# Task prompt
Each line below should be reproduced without any alteration.
====== Given information ======
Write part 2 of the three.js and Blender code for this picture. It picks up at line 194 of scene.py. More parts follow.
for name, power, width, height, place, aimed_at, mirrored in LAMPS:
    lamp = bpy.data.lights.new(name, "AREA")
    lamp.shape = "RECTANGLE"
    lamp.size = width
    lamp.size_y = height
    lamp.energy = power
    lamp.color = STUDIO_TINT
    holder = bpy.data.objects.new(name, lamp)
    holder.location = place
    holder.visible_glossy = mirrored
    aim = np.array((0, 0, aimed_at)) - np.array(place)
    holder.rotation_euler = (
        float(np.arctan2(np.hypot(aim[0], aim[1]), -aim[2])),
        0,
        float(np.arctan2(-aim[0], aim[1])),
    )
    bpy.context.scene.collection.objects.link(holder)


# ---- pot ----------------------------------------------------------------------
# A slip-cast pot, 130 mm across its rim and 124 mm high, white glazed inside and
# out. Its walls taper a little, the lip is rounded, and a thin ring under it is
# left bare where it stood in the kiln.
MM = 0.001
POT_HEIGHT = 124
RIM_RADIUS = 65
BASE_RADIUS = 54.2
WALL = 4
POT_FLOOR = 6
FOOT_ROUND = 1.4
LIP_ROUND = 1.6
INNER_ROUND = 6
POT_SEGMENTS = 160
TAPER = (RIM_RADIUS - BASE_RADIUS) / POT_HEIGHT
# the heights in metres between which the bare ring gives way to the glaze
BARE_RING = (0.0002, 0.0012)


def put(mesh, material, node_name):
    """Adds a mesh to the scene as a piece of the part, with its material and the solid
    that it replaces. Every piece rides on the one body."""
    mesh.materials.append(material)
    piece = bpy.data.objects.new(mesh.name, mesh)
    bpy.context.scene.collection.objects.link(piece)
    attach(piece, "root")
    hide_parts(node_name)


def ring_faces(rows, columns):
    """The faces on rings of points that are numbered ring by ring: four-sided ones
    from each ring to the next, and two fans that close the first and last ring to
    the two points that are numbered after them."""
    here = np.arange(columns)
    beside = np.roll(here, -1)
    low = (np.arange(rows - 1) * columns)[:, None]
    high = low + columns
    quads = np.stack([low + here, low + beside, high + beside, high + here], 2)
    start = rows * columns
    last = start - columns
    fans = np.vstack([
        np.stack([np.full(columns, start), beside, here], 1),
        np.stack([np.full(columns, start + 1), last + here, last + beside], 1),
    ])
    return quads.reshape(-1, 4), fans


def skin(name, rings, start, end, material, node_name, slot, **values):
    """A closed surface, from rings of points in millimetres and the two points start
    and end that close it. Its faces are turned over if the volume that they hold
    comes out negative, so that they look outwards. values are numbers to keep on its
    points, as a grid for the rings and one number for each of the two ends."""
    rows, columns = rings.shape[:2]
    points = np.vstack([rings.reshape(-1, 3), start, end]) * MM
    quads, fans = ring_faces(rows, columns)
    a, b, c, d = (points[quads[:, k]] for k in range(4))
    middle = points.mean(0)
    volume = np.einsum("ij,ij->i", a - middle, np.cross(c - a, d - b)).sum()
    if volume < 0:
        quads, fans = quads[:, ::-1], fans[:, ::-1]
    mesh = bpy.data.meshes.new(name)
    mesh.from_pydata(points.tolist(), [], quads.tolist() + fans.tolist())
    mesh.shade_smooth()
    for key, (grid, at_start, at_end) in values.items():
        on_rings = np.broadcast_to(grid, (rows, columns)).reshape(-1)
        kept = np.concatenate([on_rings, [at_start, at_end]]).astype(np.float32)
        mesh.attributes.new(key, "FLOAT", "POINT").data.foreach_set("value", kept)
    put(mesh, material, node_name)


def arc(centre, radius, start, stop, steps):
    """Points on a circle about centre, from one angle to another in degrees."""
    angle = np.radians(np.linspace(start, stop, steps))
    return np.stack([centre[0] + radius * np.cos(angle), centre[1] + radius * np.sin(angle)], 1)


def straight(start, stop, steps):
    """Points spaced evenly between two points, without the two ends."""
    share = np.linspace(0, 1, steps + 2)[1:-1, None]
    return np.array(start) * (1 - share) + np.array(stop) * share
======
# Expected output
Write part 2 of the three.js and Blender code for this picture. It picks up at line 194 of scene.py. More parts follow.
for name, power, width, height, place, aimed_at, mirrored in LAMPS:
    lamp = bpy.data.lights.new(name, "AREA")
    lamp.shape = "RECTANGLE"
    lamp.size = width
    lamp.size_y = height
    lamp.energy = power
    lamp.color = STUDIO_TINT
    holder = bpy.data.objects.new(name, lamp)
    holder.location = place
    holder.visible_glossy = mirrored
    aim = np.array((0, 0, aimed_at)) - np.array(place)
    holder.rotation_euler = (
        float(np.arctan2(np.hypot(aim[0], aim[1]), -aim[2])),
        0,
        float(np.arctan2(-aim[0], aim[1])),
    )
    bpy.context.scene.collection.objects.link(holder)


# ---- pot ----------------------------------------------------------------------
# A slip-cast pot, 130 mm across its rim and 124 mm high, white glazed inside and
# out. Its walls taper a little, the lip is rounded, and a thin ring under it is
# left bare where it stood in the kiln.
MM = 0.001
POT_HEIGHT = 124
RIM_RADIUS = 65
BASE_RADIUS = 54.2
WALL = 4
POT_FLOOR = 6
FOOT_ROUND = 1.4
LIP_ROUND = 1.6
INNER_ROUND = 6
POT_SEGMENTS = 160
TAPER = (RIM_RADIUS - BASE_RADIUS) / POT_HEIGHT
# the heights in metres between which the bare ring gives way to the glaze
BARE_RING = (0.0002, 0.0012)


def put(mesh, material, node_name):
    """Adds a mesh to the scene as a piece of the part, with its material and the solid
    that it replaces. Every piece rides on the one body."""
    mesh.materials.append(material)
    piece = bpy.data.objects.new(mesh.name, mesh)
    bpy.context.scene.collection.objects.link(piece)
    attach(piece, "root")
    hide_parts(node_name)


def ring_faces(rows, columns):
    """The faces on rings of points that are numbered ring by ring: four-sided ones
    from each ring to the next, and two fans that close the first and last ring to
    the two points that are numbered after them."""
    here = np.arange(columns)
    beside = np.roll(here, -1)
    low = (np.arange(rows - 1) * columns)[:, None]
    high = low + columns
    quads = np.stack([low + here, low + beside, high + beside, high + here], 2)
    start = rows * columns
    last = start - columns
    fans = np.vstack([
        np.stack([np.full(columns, start), beside, here], 1),
        np.stack([np.full(columns, start + 1), last + here, last + beside], 1),
    ])
    return quads.reshape(-1, 4), fans


def skin(name, rings, start, end, material, node_name, slot, **values):
    """A closed surface, from rings of points in millimetres and the two points start
    and end that close it. Its faces are turned over if the volume that they hold
    comes out negative, so that they look outwards. values are numbers to keep on its
    points, as a grid for the rings and one number for each of the two ends."""
    rows, columns = rings.shape[:2]
    points = np.vstack([rings.reshape(-1, 3), start, end]) * MM
    quads, fans = ring_faces(rows, columns)
    a, b, c, d = (points[quads[:, k]] for k in range(4))
    middle = points.mean(0)
    volume = np.einsum("ij,ij->i", a - middle, np.cross(c - a, d - b)).sum()
    if volume < 0:
        quads, fans = quads[:, ::-1], fans[:, ::-1]
    mesh = bpy.data.meshes.new(name)
    mesh.from_pydata(points.tolist(), [], quads.tolist() + fans.tolist())
    mesh.shade_smooth()
    for key, (grid, at_start, at_end) in values.items():
        on_rings = np.broadcast_to(grid, (rows, columns)).reshape(-1)
        kept = np.concatenate([on_rings, [at_start, at_end]]).astype(np.float32)
        mesh.attributes.new(key, "FLOAT", "POINT").data.foreach_set("value", kept)
    put(mesh, material, node_name)


def arc(centre, radius, start, stop, steps):
    """Points on a circle about centre, from one angle to another in degrees."""
    angle = np.radians(np.linspace(start, stop, steps))
    return np.stack([centre[0] + radius * np.cos(angle), centre[1] + radius * np.sin(angle)], 1)


def straight(start, stop, steps):
    """Points spaced evenly between two points, without the two ends."""
    share = np.linspace(0, 1, steps + 2)[1:-1, None]
    return np.array(start) * (1 - share) + np.array(stop) * share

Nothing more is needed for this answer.